Note: The information in this part only applies to standard patent applications with an examination request filed before 15 April 2013.  For standard patent applications with an examination request filed on or after 15 April 2013, the requirement that the prior art information be ascertained, understood and regarded as relevant by the person skilled in the art does not apply.

In Tidy Tea Ltd v Unilever Australia Ltd 32 IPR 405 at 414, the court stated:

"The new provisions [that is, sec 7(2) and 7(3)] are limited by the words 'being information that the skilled person... could, before the priority date of the relevant claim, be reasonably expected to have ascertained, understood and regarded as relevant to work in the relevant art in the patent area.' And if a prior specification passes these tests, it must still be able to be said that, if that specification had been considered by the hypothetical skilled person together with the common general knowledge at the relevant time, 'the invention would have been obvious'."

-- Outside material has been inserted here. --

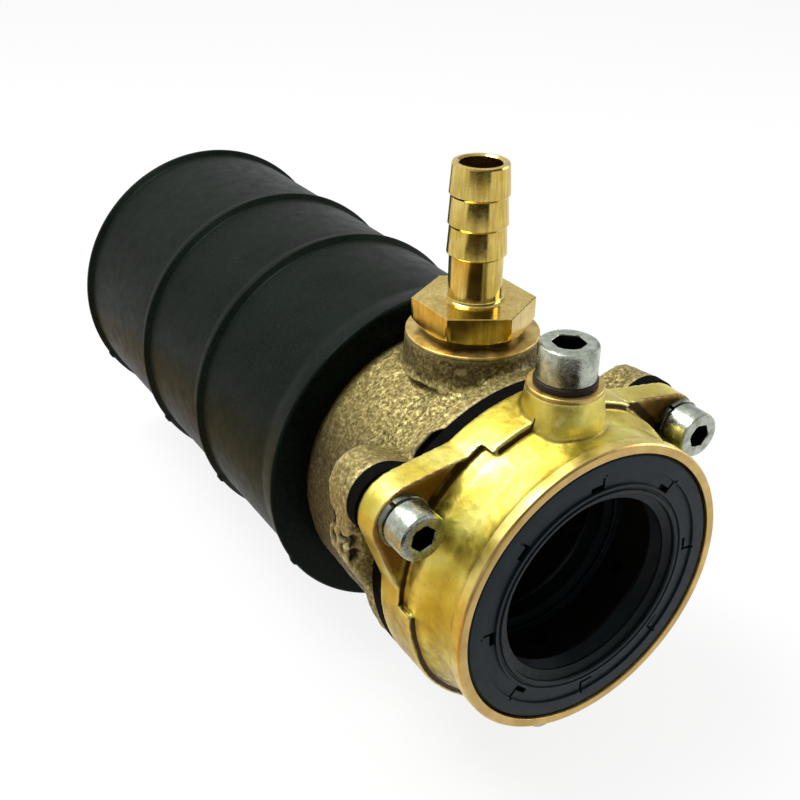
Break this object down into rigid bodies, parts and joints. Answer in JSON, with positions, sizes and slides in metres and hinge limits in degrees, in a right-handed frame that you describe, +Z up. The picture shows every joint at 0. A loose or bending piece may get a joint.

As a result, documents cannot be considered in total isolation from the surrounding common general knowledge, nor in isolation from the teaching of other related documents. As was stated in General Tire & Rubber Company v Firestone Tyre and Rubber Company Ltd [1972] RPC 457 at page 505:

"That leaves the final question as to whether a skilled addressee ... would by reason ... have come to regard the plaintiff's solution of the problem as obvious, despite the fact that his common general knowledge would have biased him against exploring the chances of oil-extended rubber providing a solution. In this behalf we agree with the approach adopted by the trial judge ...:

"It seems to me to be very dangerous and in law not permissible to assess obviousness in the light of carefully selected pieces of prior knowledge only"."

Thus, where the general art is heading in a completely different direction, an isolated document may not be considered relevant, even if that document would lead to the solution.  For example, in Fichera v Flogates Limited [1984] RPC 257 at page 275, the court commented:

"The patents show that, although the problems of the stopper rod and nozzle were well appreciated, the only solution of inventors in the art was to improve the stopper rod" [and not the nozzle].

Examiners must assess whether the solution to the problem was naturally suggested by the document (possibly in combination with one or more other documents) in the light of the common general knowledge at the priority date:

"The material question to be considered in a case like this is, whether the alleged discovery lies so much out of the track of what was known before as not naturally to suggest itself to a person thinking on the subject; it must not be the obvious or natural suggestion of what was previously known."

Savage v Harris [1896] 13 RPC 364 at page 370.